In 1971, Southern Bell had announced plans for phase-out of party lines in North Carolina. In 1989, the Chesapeake and Potomac Telephone Company replaced party lines with private lines in Talcott, West Virginia, a rural area which once had as many as sixteen subscribers on one line. In 1991, Southwestern Bell set out to replace all of its party lines in Texas with private lines by 1995. Woodbury, Connecticut's independent telephone company abandoned its last party lines in 1991, the last in that state to do so.

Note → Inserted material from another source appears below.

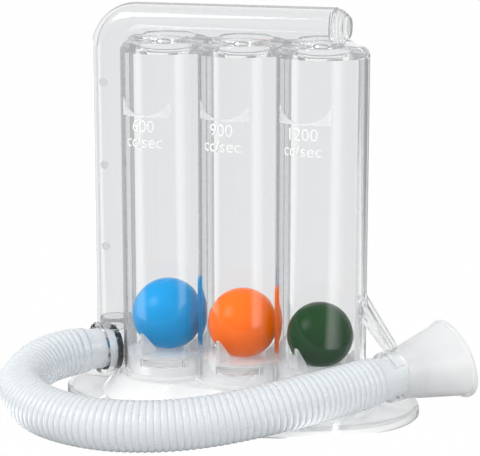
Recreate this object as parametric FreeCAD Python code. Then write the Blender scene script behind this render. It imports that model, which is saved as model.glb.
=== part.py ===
import FreeCAD, Part
import math
import os

from FreeCAD import Vector

# Three-chamber incentive spirometer, millimetres.
# Origin on the floor under the middle of the foot, +Z up, the marked front facing -Y.

# Chambers: three bays side by side, drawn as circles that run into each other
bay_radius = 17.8
bay_overlap = 3.8
row_centre_x = 1.2
shell_wall = 1.6
partition_wall = 1.5
chamber_height = 128.1
shoulder_rise = 3.9
shoulder_round = 3.6

# Balls, from the lowest flow to the highest, and the air holes that they rest on
ball_air_gaps = (1.9, 2.4, 3.3)
air_hole_radii = (4.5, 5.6, 7.4)
ball_names = ("ball_600_blue", "ball_900_orange", "ball_1200_green")
seat_names = ("ball_seat_600", "ball_seat_900", "ball_seat_1200")
ball_wall = 1.0
ball_rest_gap = 0.12
ball_stop_gap = 0.2

# Stop at the top of each chamber: a domed pocket with an outlet into the header
stop_radius = 10.7
dome_gap = 0.3
outlet_radius = 4.0
neck_wall = 1.2
neck_rise = 2.1
neck_round = 1.2
roof_over_dome = 0.4

# Riser and header: one duct that turns a corner
duct_radius = 7.4
duct_wall = 1.4
elbow_radius = 11.6
riser_overlap = 1.8
header_past_last_axis = 5.2
web_thickness = 3.0
web_over_shoulder = 2.3
web_corner = 7.0
mark_radius = 1.7
mark_depth = 0.3
mark_pitch = 32.6
mark_count = 4
mark_start = 1.8

# Ribbed cap in the open end of the header
cap_spigot = 1.3
cap_fit = 0.08
cap_rib_radii = (7.0, 6.8, 6.2, 5.4, 4.4)
cap_rib_pitch = 1.05
cap_rib_land = 0.5
cap_rib_depth = 0.45
cap_gap = 0.15

# Foot: an oval plate with a raised platform, hollow and ribbed underneath
foot_length = 144.0
foot_width = 91.0
foot_end_radius = 32.0
rim_height = 4.0
rim_round = 1.4
foot_wall = 2.0
deck_height = 9.5
deck_margin = 1.7
deck_end_straight = 1.5
slope_run_x = 5.5
slope_run_y = 17.0
slope_end_straight = 2.5
foot_rib = 1.6
foot_rib_count = 5
kerb_height = 1.5
kerb_wall = 1.4
kerb_gap = 0.1

# Ball seats: a floor with a hole, a skirt that stands on the deck and three fins
seat_floor = 2.0
seat_height = 9.5
seat_gap = 0.15
seat_skirt = 1.4
window_width = 16.4
window_shift = 3.2
window_height = 3.2
window_below_floor = 1.2
fin_height = 9.0
fin_nose = 1.5
fin_thickness = 1.3
fin_room = 1.2
fin_angles = (254.0, 14.0, 134.0)

# Port: a drum below the riser that takes the hose, with a black seal in it
port_angle = 230.0
port_above_deck = 7.5
riser_end_above_deck = 16.0
drum_root_radius = 9.7
drum_mouth_radius = 10.6
drum_back = 4.0
drum_front = 7.0
drum_floor = 1.5
drum_bore = 7.0
link_spigot = 4.0
saddle_gap = 0.3
seal_back = 0.6
seal_length = 2.4
seal_radius = 9.0
seal_bore = 6.6

# Hose end sleeves
sleeve_radius = 8.1
sleeve_bore = 6.6
sleeve_fit = 0.1
port_sleeve_length = 10.0
sleeve_shoulder = 1.5
sleeve_shoulder_radius = 8.7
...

Party lines in the United States were ineligible for Universal Service Fund subsidies and telephone companies converted them to private lines to benefit from the subsidies. Universities also phased out the systems, which were once common in student dormitories. Illinois State University terminated its last party line in 1990.〔.〕
One of the last manual telephone exchanges with party lines in Australia was closed down in 1986 in the township of Collarenebri, where most town residents had a telephone number of only three digits, and to make a call outside the exchange area it was necessary to call the exchange to place a call. For rural residents, many were on a single telephone line identified by a number and a property name, for example one party line was called Gundabluie 1 line. Each party on that single line was identified by a letter, and so to call that party, the exchange would be called and the number asked for would be Gundabluie 1 S for example. The exchange rang a distinct ring down the Gundabluie 1 line, signalling the party's corresponding letter in Morse code. This distinctive ring would alert all parties on the line who the call was for. Three short rings signified the call was for the party with the S letter and so on.